DBF Interviews: Shane Casey


Shane (2)Shane Casey is the author of two dyslexia-friendly children’s books, Nature’s Secret Adventures and Nature’s Hidden Adventures. Originally from the Burren in Co. Clare, Shane works as Clare Biodiversity Officer. Children aged 6 and above can attend the Nature’s Hidden Adventures Writing Workshop with Shane on the 13th of November. Shane takes us along on his journey to writing for children, as well as the importance of seeking nature in the everyday.

 

Q. What first drew you to writing for children?

It was by accident really. I was working as the Clare Biodiversity Officer at the time and was always looking for new ways to engage children with their local wildlife. One of the activities we used to do was a ‘mini-world story’ where you’d overturn a stone or a rotting log and tell a story based on the creepy-crawlies you’d find underneath. At the same time, I had been writing monthly articles for a local newspaper. Each month I’d focus on a different way of viewing biodiversity, and one month it was through the format of a children’s story. The article got a huge reaction and prompted me to try my hand at a few more stories. Before I really knew what I was doing, I was writing for children – big ones and little ones!

 

Q. Your workshop will teach children to be more aware of the wildlife around them. Where can we look for hidden nature in cities, for example?

Local wildlife is the most important theme that runs throughout the workshop and throughout my writing. The creatures we can find in our own gardens and parks are fascinating, but often play second fiddle to exotic creatures that can only be experienced in the zoo. The first story I ever wrote (the one from the newspaper) was about a little ant in a back garden who went on a big adventure. Along the way, he met dancing daisies, grumpy slugs and beautiful butterflies. But there’s so much more that we find in many Dublin gardens – pygmy shrews scuttling through the grass in search of crunchy beetles, hedgehogs rummaging around the undergrowth at dusk, and robins loudly singing battle songs to stake their territory. Our City’s parks are full of wildlife too – bumblebees, dragonflies, ladybirds, flowers of every shape and colour, and trees that tower above us. Our rivers, the Liffey, Tolka and Dodder, are full of otters chasing fish, and fish chasing mayflies. Even our building are home to wildlife, from bats roosting in cracks and crevices, to swifts and swallows building nests on the eaves of rooftops. Many of these creatures feature in my writing, and will feature throughout the workshop, with a focus on wildlife that is easily seen and accessible.

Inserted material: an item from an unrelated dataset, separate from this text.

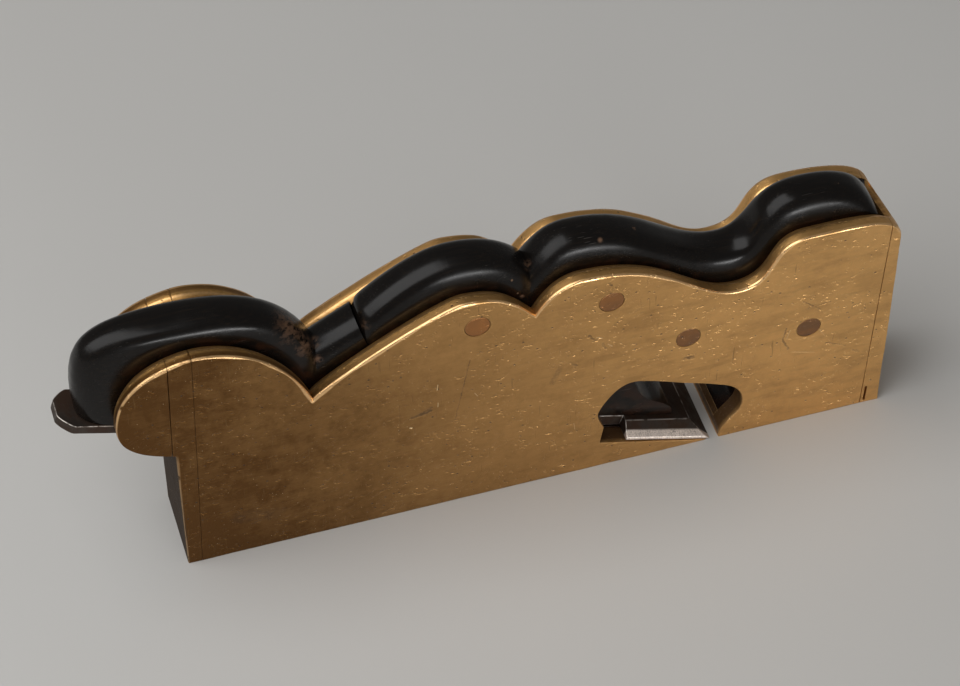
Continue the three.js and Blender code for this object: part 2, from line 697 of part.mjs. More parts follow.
// Iron, modelled flat with its cutting edge at the origin and its tail towards -X
function ironBlank() {
  const wide = bodyWidth / 2;
  const narrow = slidingHalfWidth;
  const head = -ironLength;
  const clip = ironHeadClip;
  const bend = ironHeadClip * (1 - ironHeadReachShare);
  const plan = new THREE.Shape();
  plan.moveTo(0, -wide);
  plan.lineTo(0, wide);
  plan.lineTo(-ironWideLength, wide);
  plan.lineTo(-ironWideLength, narrow);
  plan.lineTo(head + clip, narrow);
  plan.bezierCurveTo(head + bend, narrow, head, narrow - bend, head, narrow - clip);
  plan.lineTo(head, -narrow + clip);
  plan.bezierCurveTo(head, -narrow + bend, head + bend, -narrow, head + clip, -narrow);
  plan.lineTo(-ironWideLength, -narrow);
  plan.lineTo(-ironWideLength, -wide);
  return solid(new THREE.ExtrudeGeometry(plan, {
    depth: ironEdgeThickness,
    bevelEnabled: false,
    curveSegments: curveSteps,
  }));
}

// Everything above the iron's tapered top and its bevel is cut away, and so are the wings' upper corners
const ironTopCut = solid(prism(outlineOf(
  [-ironLength - overrun, ironTailThickness - overrun * tangent(ironTaper)],
  [-ironLength - overrun, ironEdgeThickness + overrun],
  [0, ironEdgeThickness + overrun],
  [0, ironEdgeThickness],
), -outerHalf, outerHalf));
const bevelCutHeight = ironEdgeThickness + overrun;
const ironBevelCut = solid(prism(outlineOf(
  [0, 0],
  [-bevelCutHeight / tangent(ironBevelAngle), bevelCutHeight],
  [overrun, bevelCutHeight],
  [overrun, 0],
), -outerHalf, outerHalf));

function ironWingCut(side) {
  const slope = (ironEdgeThickness - ironEdgeLand) / ironWingTaperWidth;
  const outer = side * (bodyWidth / 2 + overrun);
  const inner = side * (bodyWidth / 2 - ironWingTaperWidth - overrun);
  const top = ironEdgeThickness + slope * overrun;
  const corner = new THREE.Shape();
  corner.moveTo(outer, ironEdgeLand - slope * overrun);
  corner.lineTo(inner, top);
  corner.lineTo(outer, top);
  const cut = new THREE.ExtrudeGeometry(corner, {
    depth: ironWideLength + 2 * overrun,
    bevelEnabled: false,
  });
  cut.rotateX(Math.PI / 2);
  cut.rotateZ(Math.PI / 2);
  cut.translate(-ironWideLength - overrun, 0, 0);
  return solid(cut);
}

const group = new THREE.Group();
group.position.x = -bodyLength / 2;
group.add(
  piece('near_cheek', cheek(nearPlate), brass),
  piece('far_cheek', cheek(farPlate), brass),
  piece('near_lobe', lobe(nearPlate), brass),
  piece('far_lobe', lobe(farPlate), brass),
  piece('heel_plate', heelPlate, brass),
  piece('toe_plate', toePlate, brass),
  piece('rear_sole', rearSole, brass),
  piece('toe_sole', toeSole, brass),
  piece('bed_infill', bedInfill, ebony),
  piece('stuffing', stuffing, ebony),
  piece('wedge', wedge, ebony),
);
pins.forEach((pin, index) => group.add(piece(`cross_pin_${index + 1}`, pinBody(pin, 0), pinBrass)));

const blade = new THREE.Group();
blade.position.set(edgePlace, 0, ironEdgeHeight);
blade.rotation.y = THREE.MathUtils.degToRad(bedAngle);
const iron = ironBlank()
  .subtract(ironTopCut)
  .subtract(ironBevelCut)
  .subtract(ironWingCut(-1))
  .subtract(ironWingCut(1));
blade.add(piece('iron', iron, steel));
group.add(blade);

export default group;
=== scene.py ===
import math

import bmesh
import bpy
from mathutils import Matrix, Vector, geometry, noise


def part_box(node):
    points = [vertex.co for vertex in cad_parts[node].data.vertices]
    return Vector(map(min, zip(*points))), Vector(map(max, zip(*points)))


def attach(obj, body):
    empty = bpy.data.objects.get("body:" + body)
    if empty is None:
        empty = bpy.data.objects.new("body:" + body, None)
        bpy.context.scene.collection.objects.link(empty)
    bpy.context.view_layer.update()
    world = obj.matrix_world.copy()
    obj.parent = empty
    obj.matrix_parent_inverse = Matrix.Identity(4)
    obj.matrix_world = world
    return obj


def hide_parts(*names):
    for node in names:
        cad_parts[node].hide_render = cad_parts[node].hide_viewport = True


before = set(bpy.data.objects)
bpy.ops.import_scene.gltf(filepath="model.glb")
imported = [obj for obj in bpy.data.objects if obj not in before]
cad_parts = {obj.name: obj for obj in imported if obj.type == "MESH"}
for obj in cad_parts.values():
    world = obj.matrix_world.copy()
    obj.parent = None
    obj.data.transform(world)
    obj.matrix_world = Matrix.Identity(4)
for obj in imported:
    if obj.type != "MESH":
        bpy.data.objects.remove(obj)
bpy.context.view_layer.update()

# The view
# The tool stands on its sole and is seen from its near side, from high up and a little behind
# the heel, through a long lens.
bpy.context.scene.view_settings.view_transform = "Standard"
long_lens = bpy.data.cameras.new("long_lens")
long_lens.sensor_width = 36
long_lens.lens = 114.375
long_lens.clip_start = 0.02
camera = bpy.data.objects.new("camera", long_lens)
camera.location = (-0.174097, -0.522644, 0.668258)
camera.rotation_euler = [math.radians(angle) for angle in (41.4245, 0, -17.0265)]
bpy.context.collection.objects.link(camera)
bpy.context.scene.camera = camera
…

One other area which is unique to Dublin City is North Bull Island. This is an area that every Dublin person should visit at least once in their lifetime, and has something special to offer regardless of what time of the year it is – from wintering waders to summer orchids!

 

Q. All your books are dyslexia-friendly. How do you manage this?

It mainly relates to the visual design and presentation of the books. We use five simple techniques in our books to make them more accessible for dyslexic readers. While they may not work in every case, we have received a very positive response from parents, teachers, and children with dyslexia.

  1. We use a special font called OpenDyslexic font, which is currently free to download.
  2. We avoid black text on a white background. Instead we use dark blue text on a cream background.
  3. We use only single spacing after all punctuation marks.
  4. We avoid beginning the first word of a new sentence on the previous line.
  5. We align the text to the left of the page and avoid justifying it.

 

Q. What have you read recently that’s really excited you?

I’ve been reading some old Irish fairy tales. There are lots of books available, and many of the stories are a bit mad, but the language is often beautiful. Irish storytelling and conversations generally have some wonderful turns of phrase. In fact, I often find myself listening out for them in my own daily conversations, and I try to include them as much as possible in my writing.